Set exercise :: Go from the first line to the line with "COVER_SCREWS = [(0, BAY_FRONT" and return those lines verbatim, ends included.

Information shown ::
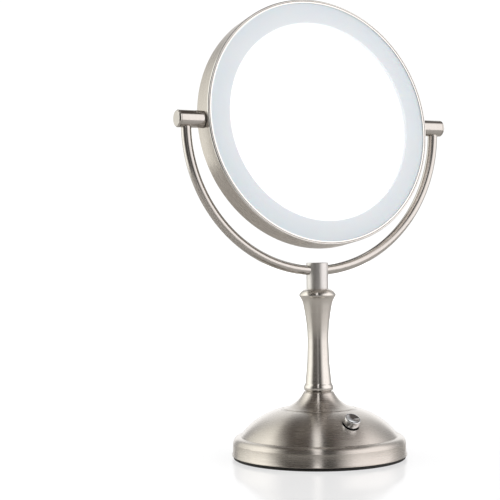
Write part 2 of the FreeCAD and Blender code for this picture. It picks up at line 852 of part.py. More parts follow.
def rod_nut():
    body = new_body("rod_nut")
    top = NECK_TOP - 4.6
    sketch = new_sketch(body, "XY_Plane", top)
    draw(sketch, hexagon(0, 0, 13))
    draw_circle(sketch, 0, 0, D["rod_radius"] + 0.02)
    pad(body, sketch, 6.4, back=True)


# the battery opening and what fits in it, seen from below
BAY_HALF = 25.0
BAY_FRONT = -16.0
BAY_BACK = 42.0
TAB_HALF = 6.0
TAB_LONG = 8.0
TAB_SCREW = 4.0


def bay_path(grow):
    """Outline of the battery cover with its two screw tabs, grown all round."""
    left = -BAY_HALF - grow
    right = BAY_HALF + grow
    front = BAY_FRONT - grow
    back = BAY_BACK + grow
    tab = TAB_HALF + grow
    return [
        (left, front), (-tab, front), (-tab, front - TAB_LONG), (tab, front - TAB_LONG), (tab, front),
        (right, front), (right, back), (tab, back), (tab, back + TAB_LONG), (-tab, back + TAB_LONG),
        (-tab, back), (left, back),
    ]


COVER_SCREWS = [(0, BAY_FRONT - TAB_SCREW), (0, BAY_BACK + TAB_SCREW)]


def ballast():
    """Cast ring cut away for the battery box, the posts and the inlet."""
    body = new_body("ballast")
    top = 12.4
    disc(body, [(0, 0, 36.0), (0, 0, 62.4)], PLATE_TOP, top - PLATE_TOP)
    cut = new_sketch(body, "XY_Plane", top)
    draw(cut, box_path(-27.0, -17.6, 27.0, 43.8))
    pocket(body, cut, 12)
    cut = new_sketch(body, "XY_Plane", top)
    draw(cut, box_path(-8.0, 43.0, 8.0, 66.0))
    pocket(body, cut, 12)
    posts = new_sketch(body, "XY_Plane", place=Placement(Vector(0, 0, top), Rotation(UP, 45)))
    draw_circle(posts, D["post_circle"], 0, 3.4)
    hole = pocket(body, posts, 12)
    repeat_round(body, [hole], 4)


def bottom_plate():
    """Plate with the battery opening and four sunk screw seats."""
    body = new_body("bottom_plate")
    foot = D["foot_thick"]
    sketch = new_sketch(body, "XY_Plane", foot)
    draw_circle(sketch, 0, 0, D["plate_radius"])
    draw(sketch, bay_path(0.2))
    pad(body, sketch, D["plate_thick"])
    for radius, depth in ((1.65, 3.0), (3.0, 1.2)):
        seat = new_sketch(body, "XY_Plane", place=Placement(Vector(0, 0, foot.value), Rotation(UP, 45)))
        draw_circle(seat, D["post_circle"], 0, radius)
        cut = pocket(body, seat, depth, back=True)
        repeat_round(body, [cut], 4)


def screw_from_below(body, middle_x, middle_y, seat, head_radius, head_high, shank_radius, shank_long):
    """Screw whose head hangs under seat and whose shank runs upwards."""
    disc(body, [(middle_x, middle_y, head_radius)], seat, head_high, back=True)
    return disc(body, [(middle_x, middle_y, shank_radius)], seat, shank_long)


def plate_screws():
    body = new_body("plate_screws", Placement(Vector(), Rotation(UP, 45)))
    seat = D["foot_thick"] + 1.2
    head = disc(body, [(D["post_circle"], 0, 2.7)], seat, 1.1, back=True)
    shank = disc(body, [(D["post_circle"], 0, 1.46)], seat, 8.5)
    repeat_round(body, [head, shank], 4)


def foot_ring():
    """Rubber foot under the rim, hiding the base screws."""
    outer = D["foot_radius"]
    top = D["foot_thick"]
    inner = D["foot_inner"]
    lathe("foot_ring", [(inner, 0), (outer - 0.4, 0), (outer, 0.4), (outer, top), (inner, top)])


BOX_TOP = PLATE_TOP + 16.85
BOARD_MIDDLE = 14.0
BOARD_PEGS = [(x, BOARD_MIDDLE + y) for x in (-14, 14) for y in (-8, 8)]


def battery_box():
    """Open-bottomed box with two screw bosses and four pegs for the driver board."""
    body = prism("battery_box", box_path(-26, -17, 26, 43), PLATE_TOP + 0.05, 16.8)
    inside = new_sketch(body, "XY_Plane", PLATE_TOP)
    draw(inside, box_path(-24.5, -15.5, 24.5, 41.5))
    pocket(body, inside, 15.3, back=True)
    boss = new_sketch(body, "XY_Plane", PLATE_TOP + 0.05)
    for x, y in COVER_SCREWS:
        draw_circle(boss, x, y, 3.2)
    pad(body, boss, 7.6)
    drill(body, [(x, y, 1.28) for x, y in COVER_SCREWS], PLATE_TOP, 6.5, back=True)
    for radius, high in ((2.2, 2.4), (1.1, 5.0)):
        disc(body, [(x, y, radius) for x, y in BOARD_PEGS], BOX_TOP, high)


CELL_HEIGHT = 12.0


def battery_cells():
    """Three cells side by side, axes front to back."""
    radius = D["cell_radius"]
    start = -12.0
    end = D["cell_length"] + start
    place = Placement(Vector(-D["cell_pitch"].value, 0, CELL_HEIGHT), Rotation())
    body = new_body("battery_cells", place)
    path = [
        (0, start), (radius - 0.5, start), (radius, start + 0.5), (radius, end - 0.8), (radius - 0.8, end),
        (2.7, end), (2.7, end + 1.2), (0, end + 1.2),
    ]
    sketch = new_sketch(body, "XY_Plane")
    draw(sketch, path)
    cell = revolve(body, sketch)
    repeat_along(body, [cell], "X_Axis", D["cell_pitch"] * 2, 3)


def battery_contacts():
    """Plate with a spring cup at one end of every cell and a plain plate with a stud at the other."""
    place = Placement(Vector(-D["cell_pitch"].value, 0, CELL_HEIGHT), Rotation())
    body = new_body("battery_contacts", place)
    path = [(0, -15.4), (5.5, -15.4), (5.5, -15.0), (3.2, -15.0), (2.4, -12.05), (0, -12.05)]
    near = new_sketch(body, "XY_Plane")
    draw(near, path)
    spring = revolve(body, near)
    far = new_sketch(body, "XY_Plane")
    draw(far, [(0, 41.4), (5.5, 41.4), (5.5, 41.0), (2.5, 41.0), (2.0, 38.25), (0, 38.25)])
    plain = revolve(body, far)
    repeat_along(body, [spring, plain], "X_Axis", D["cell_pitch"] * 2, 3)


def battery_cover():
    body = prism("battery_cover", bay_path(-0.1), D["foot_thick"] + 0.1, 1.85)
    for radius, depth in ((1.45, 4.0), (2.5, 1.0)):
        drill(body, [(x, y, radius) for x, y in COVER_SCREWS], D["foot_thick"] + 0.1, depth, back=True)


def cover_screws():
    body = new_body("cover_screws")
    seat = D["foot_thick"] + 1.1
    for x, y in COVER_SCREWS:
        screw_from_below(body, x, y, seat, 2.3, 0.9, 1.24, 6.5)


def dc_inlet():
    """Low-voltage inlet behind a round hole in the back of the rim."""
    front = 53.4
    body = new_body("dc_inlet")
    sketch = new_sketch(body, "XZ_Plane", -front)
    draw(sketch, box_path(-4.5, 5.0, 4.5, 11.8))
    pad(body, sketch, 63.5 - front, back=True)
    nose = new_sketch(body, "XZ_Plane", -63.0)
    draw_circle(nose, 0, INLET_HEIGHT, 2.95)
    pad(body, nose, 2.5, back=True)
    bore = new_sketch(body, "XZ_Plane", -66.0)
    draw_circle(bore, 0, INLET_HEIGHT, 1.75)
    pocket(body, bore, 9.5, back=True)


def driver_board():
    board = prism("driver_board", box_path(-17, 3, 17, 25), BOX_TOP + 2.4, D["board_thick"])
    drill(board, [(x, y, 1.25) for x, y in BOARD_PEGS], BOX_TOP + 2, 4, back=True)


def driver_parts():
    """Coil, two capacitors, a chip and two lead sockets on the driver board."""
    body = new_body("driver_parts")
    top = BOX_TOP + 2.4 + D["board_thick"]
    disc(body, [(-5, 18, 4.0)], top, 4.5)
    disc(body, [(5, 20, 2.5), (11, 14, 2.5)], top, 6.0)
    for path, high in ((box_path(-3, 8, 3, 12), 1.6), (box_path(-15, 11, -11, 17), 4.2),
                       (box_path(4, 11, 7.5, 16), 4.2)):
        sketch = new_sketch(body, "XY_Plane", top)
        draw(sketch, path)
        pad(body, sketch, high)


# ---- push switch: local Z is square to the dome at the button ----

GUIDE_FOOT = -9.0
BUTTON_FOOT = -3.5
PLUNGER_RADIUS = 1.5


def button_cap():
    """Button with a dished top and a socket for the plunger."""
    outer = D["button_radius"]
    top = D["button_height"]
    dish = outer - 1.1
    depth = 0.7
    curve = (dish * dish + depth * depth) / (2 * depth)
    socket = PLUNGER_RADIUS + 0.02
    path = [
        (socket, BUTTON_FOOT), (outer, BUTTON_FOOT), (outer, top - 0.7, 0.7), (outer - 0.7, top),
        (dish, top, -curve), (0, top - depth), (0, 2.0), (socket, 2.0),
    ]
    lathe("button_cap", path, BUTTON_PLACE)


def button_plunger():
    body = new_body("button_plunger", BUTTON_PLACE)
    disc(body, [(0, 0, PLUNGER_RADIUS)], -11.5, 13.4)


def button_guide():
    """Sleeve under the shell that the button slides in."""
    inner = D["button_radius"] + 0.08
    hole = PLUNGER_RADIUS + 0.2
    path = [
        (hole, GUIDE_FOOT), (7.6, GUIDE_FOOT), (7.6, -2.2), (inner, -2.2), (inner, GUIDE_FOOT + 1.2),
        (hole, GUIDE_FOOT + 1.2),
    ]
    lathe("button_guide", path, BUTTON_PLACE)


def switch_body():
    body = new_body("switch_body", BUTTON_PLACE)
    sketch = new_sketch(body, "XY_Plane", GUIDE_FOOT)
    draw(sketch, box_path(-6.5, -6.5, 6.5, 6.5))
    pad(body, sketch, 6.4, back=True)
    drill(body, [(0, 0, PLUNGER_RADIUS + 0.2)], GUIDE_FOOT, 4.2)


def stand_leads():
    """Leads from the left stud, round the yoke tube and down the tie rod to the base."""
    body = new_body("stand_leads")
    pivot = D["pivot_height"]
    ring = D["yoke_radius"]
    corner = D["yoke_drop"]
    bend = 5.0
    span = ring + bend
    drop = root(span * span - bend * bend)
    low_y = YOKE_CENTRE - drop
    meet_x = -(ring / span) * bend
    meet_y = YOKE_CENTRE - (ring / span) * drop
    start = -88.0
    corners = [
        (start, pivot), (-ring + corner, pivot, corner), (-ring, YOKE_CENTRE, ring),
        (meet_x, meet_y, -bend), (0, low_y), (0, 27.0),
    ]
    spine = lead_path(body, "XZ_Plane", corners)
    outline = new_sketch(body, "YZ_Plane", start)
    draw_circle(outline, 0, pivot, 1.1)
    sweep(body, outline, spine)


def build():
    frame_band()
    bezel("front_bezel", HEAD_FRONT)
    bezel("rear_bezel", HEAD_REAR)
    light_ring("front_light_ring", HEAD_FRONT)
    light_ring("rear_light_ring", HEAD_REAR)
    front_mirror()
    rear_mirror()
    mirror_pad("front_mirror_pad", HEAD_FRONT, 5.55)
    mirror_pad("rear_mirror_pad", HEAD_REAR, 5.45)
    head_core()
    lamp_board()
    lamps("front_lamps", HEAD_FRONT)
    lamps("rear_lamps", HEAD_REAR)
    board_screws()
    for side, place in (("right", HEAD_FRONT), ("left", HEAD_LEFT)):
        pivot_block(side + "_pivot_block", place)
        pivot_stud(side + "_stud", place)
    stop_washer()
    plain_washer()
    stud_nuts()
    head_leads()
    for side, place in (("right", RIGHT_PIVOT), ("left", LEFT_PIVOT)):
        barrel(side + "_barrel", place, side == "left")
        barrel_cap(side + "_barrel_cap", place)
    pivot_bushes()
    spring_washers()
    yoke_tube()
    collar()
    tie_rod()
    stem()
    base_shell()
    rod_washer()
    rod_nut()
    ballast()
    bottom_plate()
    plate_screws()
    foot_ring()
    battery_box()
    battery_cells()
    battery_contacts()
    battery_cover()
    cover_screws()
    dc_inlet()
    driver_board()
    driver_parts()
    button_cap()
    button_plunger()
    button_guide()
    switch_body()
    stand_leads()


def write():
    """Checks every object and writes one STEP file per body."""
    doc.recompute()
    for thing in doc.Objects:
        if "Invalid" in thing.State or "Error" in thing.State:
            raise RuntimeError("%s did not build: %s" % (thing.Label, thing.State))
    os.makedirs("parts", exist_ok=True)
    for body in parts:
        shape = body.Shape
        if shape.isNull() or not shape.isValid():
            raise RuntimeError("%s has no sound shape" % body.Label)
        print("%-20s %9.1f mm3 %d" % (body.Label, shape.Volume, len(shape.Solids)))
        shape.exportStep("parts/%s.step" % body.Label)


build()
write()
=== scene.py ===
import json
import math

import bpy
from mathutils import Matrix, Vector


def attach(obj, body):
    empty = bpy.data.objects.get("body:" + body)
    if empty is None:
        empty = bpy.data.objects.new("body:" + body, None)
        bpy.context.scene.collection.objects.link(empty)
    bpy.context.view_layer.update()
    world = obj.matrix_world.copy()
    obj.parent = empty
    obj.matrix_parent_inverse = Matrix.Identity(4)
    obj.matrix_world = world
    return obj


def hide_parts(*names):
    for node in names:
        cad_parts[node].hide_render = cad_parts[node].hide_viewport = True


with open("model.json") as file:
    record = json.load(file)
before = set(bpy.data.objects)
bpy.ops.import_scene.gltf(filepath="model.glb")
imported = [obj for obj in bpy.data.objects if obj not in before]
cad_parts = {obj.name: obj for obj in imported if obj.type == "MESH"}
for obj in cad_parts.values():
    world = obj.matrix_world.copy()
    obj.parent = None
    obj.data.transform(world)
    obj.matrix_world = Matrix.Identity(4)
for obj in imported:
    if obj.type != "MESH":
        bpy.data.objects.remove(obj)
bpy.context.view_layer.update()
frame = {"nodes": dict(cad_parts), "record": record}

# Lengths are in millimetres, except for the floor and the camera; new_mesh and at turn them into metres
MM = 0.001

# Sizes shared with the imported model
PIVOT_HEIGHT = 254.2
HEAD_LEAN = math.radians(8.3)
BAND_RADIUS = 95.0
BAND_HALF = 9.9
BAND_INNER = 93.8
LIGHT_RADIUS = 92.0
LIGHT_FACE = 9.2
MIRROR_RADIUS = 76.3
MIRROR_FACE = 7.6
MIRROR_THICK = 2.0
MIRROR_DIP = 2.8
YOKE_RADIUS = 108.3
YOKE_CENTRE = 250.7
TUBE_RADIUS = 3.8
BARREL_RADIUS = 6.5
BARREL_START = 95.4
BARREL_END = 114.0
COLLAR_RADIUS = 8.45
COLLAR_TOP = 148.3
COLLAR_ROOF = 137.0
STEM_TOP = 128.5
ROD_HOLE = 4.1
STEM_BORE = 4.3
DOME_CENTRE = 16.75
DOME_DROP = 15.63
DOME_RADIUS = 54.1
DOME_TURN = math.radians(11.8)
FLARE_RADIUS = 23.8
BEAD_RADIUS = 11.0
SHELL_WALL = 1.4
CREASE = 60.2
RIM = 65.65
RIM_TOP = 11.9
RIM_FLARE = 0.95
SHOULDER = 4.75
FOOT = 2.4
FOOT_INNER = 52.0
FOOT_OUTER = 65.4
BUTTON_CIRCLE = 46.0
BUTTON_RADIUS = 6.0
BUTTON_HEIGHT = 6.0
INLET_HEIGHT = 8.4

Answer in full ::
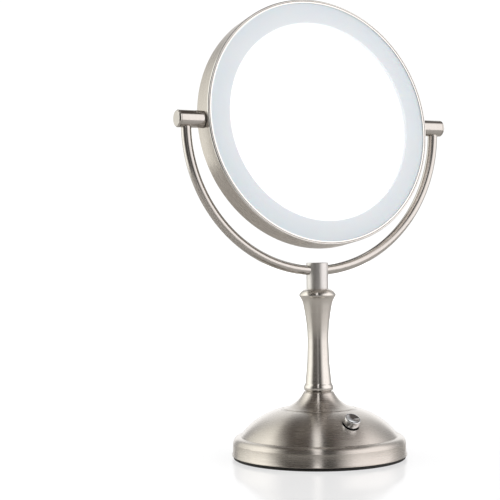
Write part 2 of the FreeCAD and Blender code for this picture. It picks up at line 852 of part.py. More parts follow.
def rod_nut():
    body = new_body("rod_nut")
    top = NECK_TOP - 4.6
    sketch = new_sketch(body, "XY_Plane", top)
    draw(sketch, hexagon(0, 0, 13))
    draw_circle(sketch, 0, 0, D["rod_radius"] + 0.02)
    pad(body, sketch, 6.4, back=True)


# the battery opening and what fits in it, seen from below
BAY_HALF = 25.0
BAY_FRONT = -16.0
BAY_BACK = 42.0
TAB_HALF = 6.0
TAB_LONG = 8.0
TAB_SCREW = 4.0


def bay_path(grow):
    """Outline of the battery cover with its two screw tabs, grown all round."""
    left = -BAY_HALF - grow
    right = BAY_HALF + grow
    front = BAY_FRONT - grow
    back = BAY_BACK + grow
    tab = TAB_HALF + grow
    return [
        (left, front), (-tab, front), (-tab, front - TAB_LONG), (tab, front - TAB_LONG), (tab, front),
        (right, front), (right, back), (tab, back), (tab, back + TAB_LONG), (-tab, back + TAB_LONG),
        (-tab, back), (left, back),
    ]


COVER_SCREWS = [(0, BAY_FRONT - TAB_SCREW), (0, BAY_BACK + TAB_SCREW)]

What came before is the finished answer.